El
planteamiento que hoy traemos a su consideración no es nuevo. Al
contrario, viene de lejos y casi siempre con la misma argumentación,
por lo que seguro que lo conocen y nos permite llegar a consenso casi
desde el principio. Se trata de la situación de desamparo en la que
viven miles de familias en nuestro país y que tanto daño les está
produciendo. Hambre, escasez máxima de dinero, embargos bancarios,
enfermedades ligadas a las penurias económicas que padecen,
especialmente entre los niños, perspectivas inexistentes… Es
decir, situaciones que conocemos más que de sobra y que, de hecho,
nos obligan a participar al menos en paliarlas, que no otra cosa
podemos hacer que no sea eso: echar una mano en lo que nos podamos
permitir. Y eso es algo que hemos hecho siempre y que seguro
seguiremos haciendo mientras podamos.
Sin
embargo, ¿por qué tenemos que ser nosotros los que debamos asumir
el mal momento que atraviesan estas familias? ¿Por qué se ven
obligadas a pedir limosna para sobrevivir en tiempos tan difíciles?

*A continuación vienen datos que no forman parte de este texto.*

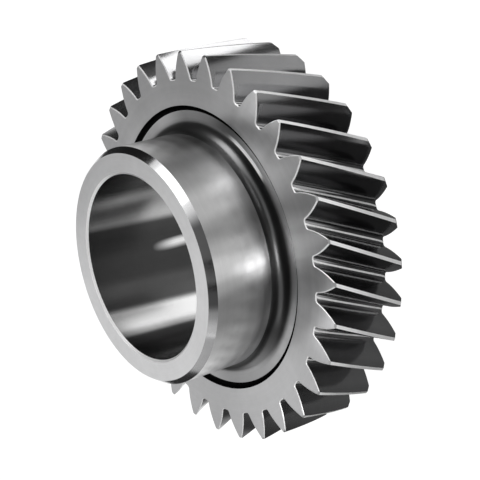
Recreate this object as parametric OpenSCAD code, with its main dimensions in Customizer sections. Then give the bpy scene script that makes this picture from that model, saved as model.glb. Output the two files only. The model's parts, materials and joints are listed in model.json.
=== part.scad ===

En principio, como ya hemos dicho, lo de menos es que participemos
activamente en dotar a cuantas más personas mejor de alimentos y
otros elementos imprescindibles en casa; lo que de verdad nos
interesa es conocer lo que hacen los que han roto todos los platos
que teníamos y que nosotros estamos pagando a precio de oro. Como
hemos tenido oportunidad de decir en otras ocasiones, las personas
que ahora sufren indefensión por la falta de oportunidades para
encontrar un trabajo que les permita vivir con algo de dignidad, que
nosotros sepamos, su mayor error consistió en creer que los tiempos
de bonanza que vivimos hace solo unos años se mantendrían de por
vida. Por eso adquirieron una vivienda, un coche y algún que otro
capricho que pudieron evitar, pero en ningún caso lo hicieron solos,
porque recordemos que los bancos, esos mismos que ahora les cierran
el paso a cualquier opción y les amargan la vida reclamándoles el
dinero de los plazos hipotecarios adeudados a cualquier hora del día
y de la noche, no hace tanto que se los metían en el bolsillo casi
sin firmar.
Por
todo esto, los que gritan justicia y denuncian a las personas que en
su momento tuvieron la potestad de parar la máquina de hacer dinero
que fue nuestro país entre el año 2003 y la mitad del 2007, piden
responsabilidades convencidos de que no deben ni pueden irse de
rositas cuanto tanto mal han acumulado. Precisamente por esto, cuando
observamos cómo trata la vida a estos ejecutivos, que asumen cargos
de gran responsabilidad con sueldos de ensueño, que nadie les
reclama sus errores y que pasean por donde les viene en gana con toda
comodidad, sospechar que algo va mal en nuestro país es lo menos que
se puede deducir ante tanta injusticia. Y me digan nada del papel que
juega la Justicia en este asunto, que más bien parece que ni sabe ni
quiere saber. Es más, en el momento en el que algún juez decide
intervenir en la vida profesional de alguno de estos mangantes de
guante blanco, no tardan en salir escaldados, y no hace falta que
demos nombres porque de sobra son conocidos algunos de ellos.
Dicho
esto: ¿para qué sirven unas instituciones que nos cuestan miles de
millones? ¿Para qué los ministerios gubernamentales que tienen que
ver con la vivienda, el bienestar social, con la sanidad y la
educación, por ejemplo, si lo único que les vemos hacer es echar
gente a la calle, permitir que las personas no perciban el servicio
médico que merecen, que la educación la puedan recibir solo unos
pocos y que hayan sido millones los que lo han perdido todo debido a
sus políticas sociales? ¿Cómo se entiende que quien está obligado
por cargo y sueldo a mejorarnos la vida, a lo único que se dedica es
a todo lo contrario? Entonces, ¿para qué los queremos si es
evidente que no nos sirven para nada?